Let’s put this in perspective, shall we. Yes, a 22% drop in 4 months is pretty gruesome. But Harvard’s endowment is still ginormous, by any standards, even those of the relatively recent past.
By the standards of this chart, Harvard’s endowment is still comfortably in the crimson. A 22% drop from $36.9 billion puts it at $28.8 billion, roughly where it was in 2006. And nobody thought that the Harvard endowment was in any trouble in 2006.
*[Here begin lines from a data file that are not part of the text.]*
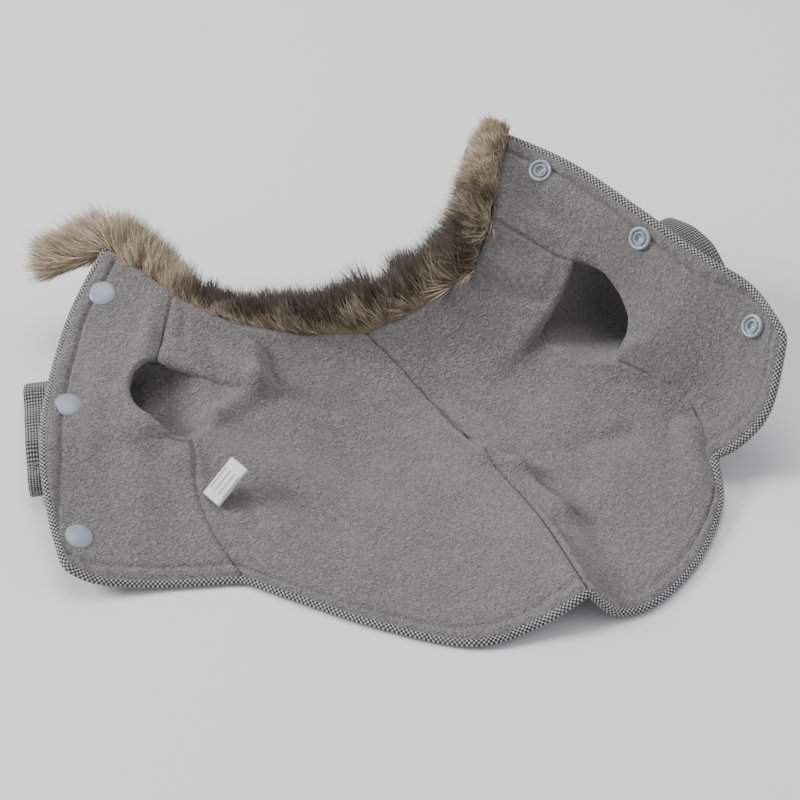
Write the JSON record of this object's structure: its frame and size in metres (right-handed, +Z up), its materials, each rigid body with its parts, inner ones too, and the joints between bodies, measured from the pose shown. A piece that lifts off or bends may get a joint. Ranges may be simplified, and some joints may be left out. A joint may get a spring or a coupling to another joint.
{
  "type": "small dog winter coat",
  "caption": "Small dog's winter coat laid open lining up: fleece lining, two folding fronts with snaps, sleeves, tweed piping and cuffs, fur collar.",
  "frame": {"origin": "middle of the laid-open coat's outline, on the surface that it lies on", "axes": "+X to the right and +Y towards the neck as it lies open with the lining up, +Z up"},
  "size_m": [0.3428, 0.313, 0.0925],
  "materials": {
    "fleece": "anti-pill fleece, pebbled, matt",
    "outer_cloth": "woven tweed, matt",
    "tweed": "black and white bird's-eye tweed",
    "filler_cord": "twisted cotton cord",
    "fur": "faux fur, cream and tan with dark brown tips",
    "satin": "satin",
    "stiffening": "non-woven",
    "snap_left": "satin gloss, pale blue-grey",
    "snap_right": "pearly",
    "label": "woven satin ribbon"
  },
  "bodies": {
    "back": {"shell_back_left": "outer_cloth", "shell_back_right": "outer_cloth", "lining_back_left": "fleece", "lining_back_right": "fleece", "hem_piping_back": "tweed", "piping_cord_back": "filler_cord", "sleeve_shell_left": "outer_cloth", "sleeve_shell_right": "outer_cloth", "sleeve_lining_left": "fleece", "sleeve_lining_right": "fleece", "cuff_left": "tweed", "cuff_right": "tweed", "collar_fur_back": "fur", "collar_facing_back": "satin"},
    "front_left": {"shell_front_left": "outer_cloth", "lining_front_left": "fleece", "placket_stiffening_left": "stiffening", "piping_left": "tweed", "piping_cord_left": "filler_cord", "collar_fur_left": "fur", "collar_facing_left": "satin", "snap_cap_left_1": "snap_left", "snap_cap_left_2": "snap_left", "snap_cap_left_3": "snap_left", "snap_stud_left_1": "snap_left", "snap_stud_left_2": "snap_left", "snap_stud_left_3": "snap_left"},
    "front_right": {"shell_front_right": "outer_cloth", "lining_front_right": "fleece", "placket_stiffening_right": "stiffening", "piping_right": "tweed", "piping_cord_right": "filler_cord", "collar_fur_right": "fur", "collar_facing_right": "satin", "snap_cap_right_1": "snap_right", "snap_cap_right_2": "snap_right", "snap_cap_right_3": "snap_right", "snap_socket_right_1": "snap_right", "snap_socket_right_2": "snap_right", "snap_socket_right_3": "snap_right"},
    "label": {"woven_label": "label"}
  },
  "joints": [
    {"name": "left_front_fold", "type": "hinge", "parent": "back", "child": "front_left", "pos_m": [-0.103, -0.055, 0.0055], "axis": [0.2494, 0.9321, 0.2626], "range_deg": [0, 120]},
    {"name": "right_front_fold", "type": "hinge", "parent": "back", "child": "front_right", "pos_m": [0.109, -0.1, 0.016], "axis": [0.2263, -0.9053, -0.3595], "range_deg": [0, 80]},
    {"name": "label_flap", "type": "hinge", "parent": "back", "child": "label", "pos_m": [-0.1002, -0.018, 0.016], "axis": [0.0838, 0.9642, 0.2515], "range_deg": [-5, 15]}
  ]
}
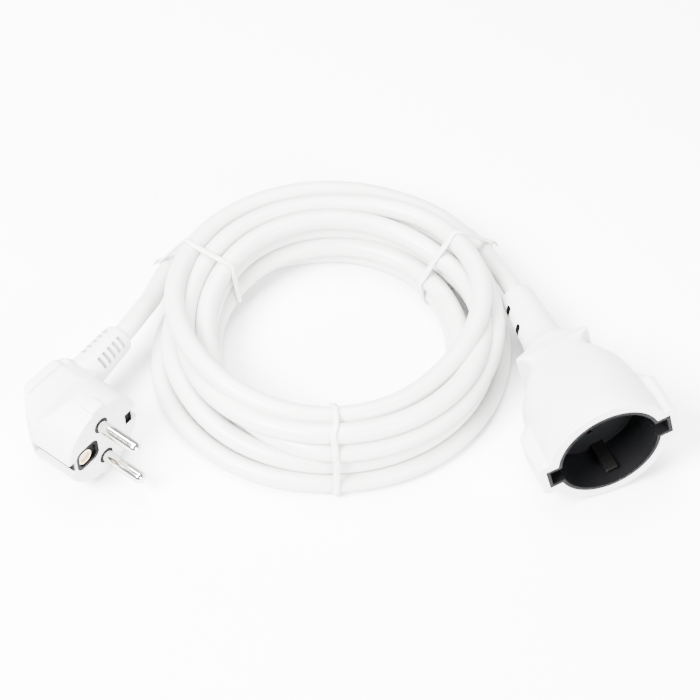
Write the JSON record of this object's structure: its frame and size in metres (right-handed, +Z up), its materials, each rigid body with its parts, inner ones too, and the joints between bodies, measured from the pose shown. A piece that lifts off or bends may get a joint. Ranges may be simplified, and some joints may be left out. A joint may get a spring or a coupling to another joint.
{
  "type": "mains extension cord",
  "caption": "Tied coil of white three-core cord with an angled earthed plug and a trailing earthed socket with a turning safety shutter.",
  "frame": {"origin": "on the ground under the middle of the trailing socket's bounding box", "axes": "+Z up, -Y the way the socket's mouth faces, +X to the right of the socket, so that the coil and the plug lie on the -X side"},
  "size_m": [0.2289, 0.1704, 0.0501],
  "materials": {
    "white_pvc": "satin soft white PVC overmoulding",
    "cord_pvc": "smooth white PVC jacket",
    "tie_pvc": "white coated wire tie",
    "black_plastic": "moulded, fine satin",
    "grey_plastic": "moulded",
    "red_plastic": "moulded",
    "nickel": "nickel-plated, bright",
    "spring_strip": "plated spring strip",
    "brass": "drawn",
    "tin": "tinned",
    "core_brown": "core insulation",
    "core_blue": "core insulation",
    "core_green_yellow": "core insulation"
  },
  "bodies": {
    "cord_set": {"plug_overmould": "white_pvc", "plug_bridge": "black_plastic", "plug_pin_line": "nickel", "plug_pin_neutral": "nickel", "plug_earth_bracket": "spring_strip", "plug_earth_sleeve": "brass", "plug_crimps": "tin", "plug_core_brown": "core_brown", "plug_core_blue": "core_blue", "plug_core_green_yellow": "core_green_yellow", "cord_plug_lead": "cord_pvc", "cord_coil": "cord_pvc", "cord_socket_lead": "cord_pvc", "tie_left": "tie_pvc", "tie_right": "tie_pvc", "tie_front": "tie_pvc", "socket_shell": "white_pvc", "socket_well": "black_plastic", "socket_carrier": "grey_plastic", "socket_contact_line": "brass", "socket_contact_neutral": "brass", "socket_earth_clip": "spring_strip", "shutter_spring": "spring_strip", "shutter_pivot": "spring_strip", "socket_crimps": "tin", "socket_core_brown": "core_brown", "socket_core_blue": "core_blue", "socket_core_green_yellow": "core_green_yellow"},
    "shutter": {"socket_shutter": "red_plastic"}
  },
  "joints": [
    {"name": "shutter_turn", "type": "hinge", "parent": "cord_set", "child": "shutter", "pos_m": [0, -0.02151, 0.02377], "axis": [0, 0.9976, -0.0698], "range_deg": [0, 38], "stiffness_Nm_per_rad": 0.004, "springref_deg": -17.19}
  ]
}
It’s true that Harvard has become increasingly reliant on its endowment for income of late: while the endowment contributed just over $1 billion in 2006, that number grew to more than $1.6 billion in 2008. But as that growth shows, there’s no particular reason why the endowment’s contribution to Harvard’s budget should be any fixed percentage of its total value. With the endowment still comfortably over $20 billion, it can easily afford to spend a few billion more over the next couple of years and remain big enough to support the university in perpetuity.
To put it another way: if you’re big enough to lose $8 billion on mark-to-market investment losses, you’re certainly big enough to find $1.6 billion to spend on your stated purpose of helping to run the university. Obviously, Harvard would prefer it if the endowment had gone up rather than down. But the fact of its decline is no reason for panic.